Many Melanesian people New Guinea and nearby island coastlines speak
Austronesian languages they surely picked up from the relative newcomers.
There are about 1000 Austronesian languages.  Incredible.
  Cheers, Doug

On Sun, Feb 28, 2021 at 4:10 AM David Blakeway via Coral-List <
coral-list at coral.aoml.noaa.gov> wrote:

> Hi Vassil,
> I didn't know what ethnomathematics was so looked it up. A concise
> definition is "the study and presentation of mathematical ideas of
> traditional peoples" (Ascher 1991. Ethnomathematics: A Multicultural View
> of Mathematical Ideas).
> So that could get interesting with respect to reefs. Polynesian stick
> charts for navigating between atolls seem quite mathematical, like a
> Cartesian graph. And the layout of building foundations indicates an
> understanding of rules for squaring things up, probably 'equal diagonals'.

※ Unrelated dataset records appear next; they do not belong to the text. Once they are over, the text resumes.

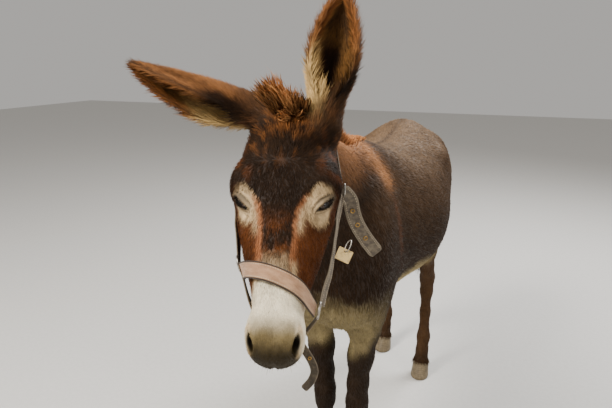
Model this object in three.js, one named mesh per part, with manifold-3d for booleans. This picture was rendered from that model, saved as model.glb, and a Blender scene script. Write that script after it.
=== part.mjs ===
// A life-size donkey that stands with its head low and turned a little to its left, wearing a halter.
// Millimetres. It faces -Y, +X is its left side and +Z is up; its hooves stand on z = 0.
import * as THREE from "three";
import { mergeVertices } from "three/addons/utils/BufferGeometryUtils.js";
import Module from "manifold-3d";

const wasm = await Module();
wasm.setup();

// ------------------------------------------------------------------ driving dimensions
const CUT_GAP = 0.4; // between two pieces of flesh that meet
const MIDLINE_X = -4; // the trunk's middle plane
const POLL = new THREE.Vector3(5, -730, 1222);
const HEAD_PITCH = 47; // degrees, nose below the level
const HEAD_YAW = 17; // degrees, nose to its left
const EYE_RADIUS = 20;
const EYE_CENTRE = [65, -187, -19]; // head frame: x left, y back, z out of the forehead
const EAR_LENGTH = 280;
const EAR_SKIN = 5; // half the thickness of an ear's edge
const EAR_BACK = 30; // from the ear's line to the back of its cup

// Sections of the trunk: place along it, half width, top, bottom, taper (wider below where negative).
const TRUNK = [
  [-500, 80, 900, 660, 0],
  [-430, 102, 985, 615, 0],
  [-340, 108, 1075, 588, -0.06],
  [-260, 130, 1096, 592, -0.08],
  [-130, 174, 1078, 608, -0.1],
  [20, 216, 1062, 604, -0.14],
  [150, 218, 1070, 612, -0.12],
  [280, 196, 1096, 638, -0.14],
  [380, 166, 1098, 678, -0.16],
  [470, 138, 1054, 704, -0.1],
  [570, 80, 950, 770, 0],
];
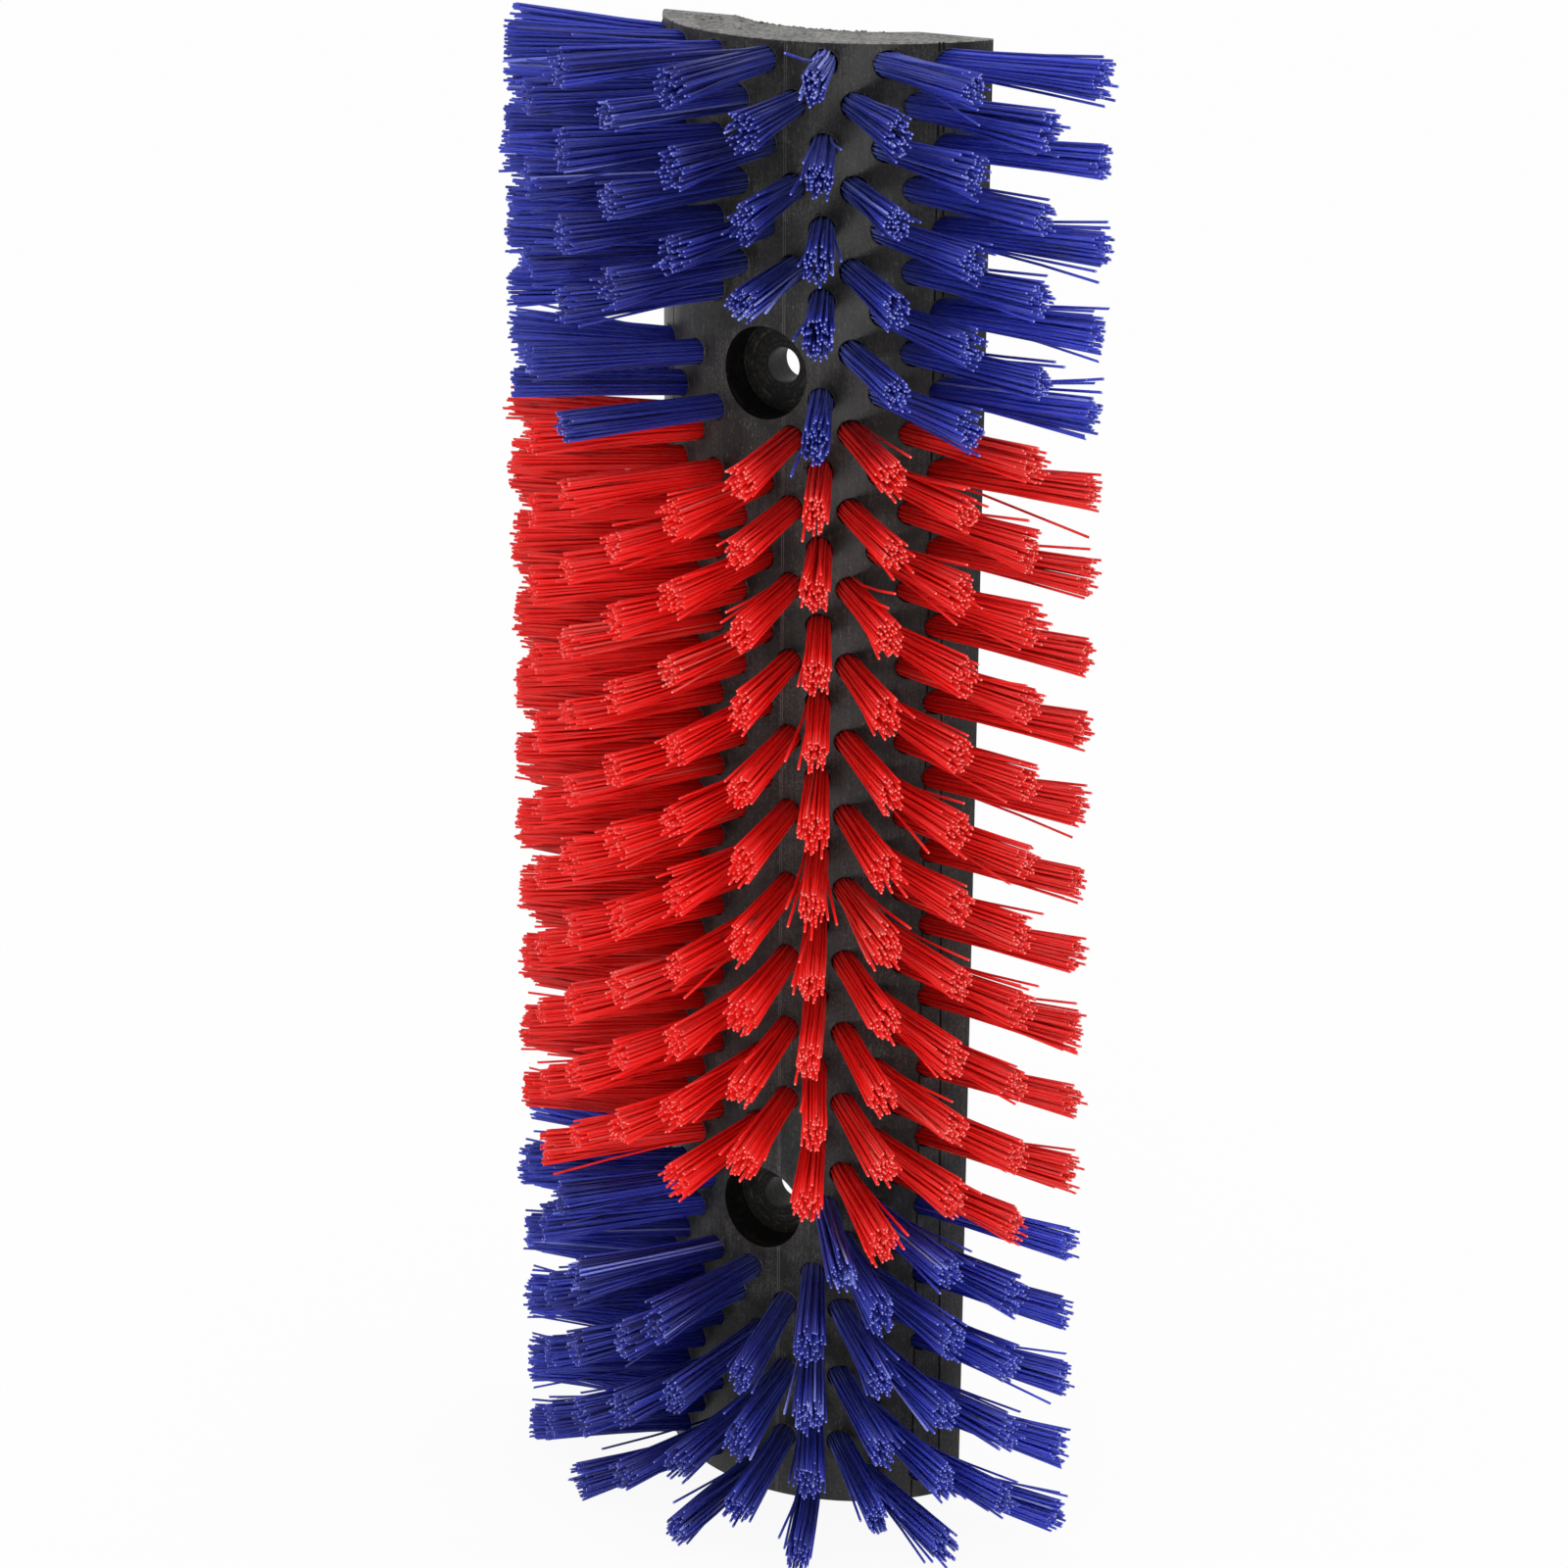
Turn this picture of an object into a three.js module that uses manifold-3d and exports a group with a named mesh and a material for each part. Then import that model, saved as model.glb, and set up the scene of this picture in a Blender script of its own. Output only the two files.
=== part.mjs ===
// Bristled segment of a rotating brush roller: a black plastic shell, a part-cylinder with a flat back and a
// hollow channel, filled with tufts of filament that fan out. Two counterbored holes bolt it on.
// Millimetres, +Z up along the roller's axis. It stands on its lower end and its bristles face -Y.
import * as THREE from "three";
import { mergeVertices } from "three/addons/utils/BufferGeometryUtils.js";
import Module from "manifold-3d";

const wasm = await Module();
wasm.setup();

const LENGTH = 590; // along the roller

// Tuft pattern: rows run along the shell, and every second column is set half a row lower
const HALF_ROW = 15;
const COLUMN_PITCH = 11.6; // round the outside of the shell
const EDGE_LAND = 3; // least bare strip of shell beside the outermost columns
const TOP_MARGIN = 7.5; // first row to the upper end
const BOTTOM_MARGIN = 12.5; // about, from the last row to the lower end

// Shell
const OUTER_R = 79;
const ARC_SETBACK = 36; // the outside arc's centre lies this far behind the flat back
const CHANNEL_WIDTH = 78;
const CHANNEL_RISE = 15;
const EDGE_CHAMFER = 2.5;

// Bolt holes
const BOLT_SPACING = 340;
const BOLT_HOLE_D = 13.5;
const COUNTERBORE_D = 35;
const COUNTERBORE_DEPTH = 15; // below the crown of the shell

// Bristles
const TUFT_LENGTH = 63; // free length
const TUFT_TURN = 14.5; // degrees from each column's tufts to the next: they fan out more than the shell
const LEG_WIDTH = 7.2; // each tuft is a folded bundle with two legs
const LEG_THICKNESS = 3.4;
const LEG_OFFSET = 2.2; // a leg's middle to the tuft's middle
const SPREAD = 1.65; // a tuft's size at its tips, against its size at the root
const FIELD_SKIN = 3; // the layer of the shell that a bristle field is rooted in
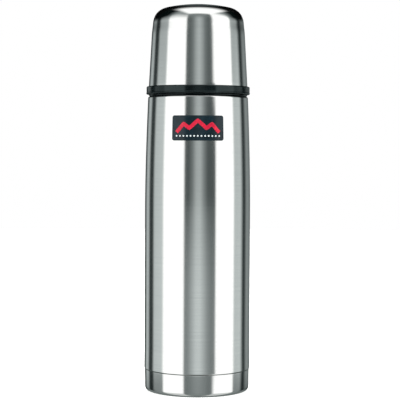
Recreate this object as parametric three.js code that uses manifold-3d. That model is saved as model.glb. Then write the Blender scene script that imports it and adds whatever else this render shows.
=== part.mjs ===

> All reef cultures would have a good understanding of cyclical time and
> temporal patterns in reef biota. But I don't know of reef-specific
> mathematical concepts. People must have wondered about the rules underlying
> geometric patterns in corals and reefs... why are you asking, did you come
> across something?
> One sure thing is that most of this precious knowledge is gone. As one of
> the early 19th century naturalists put it: "*...sunk in the sea of oblivion
> just at the moment when they were placed into our hands*."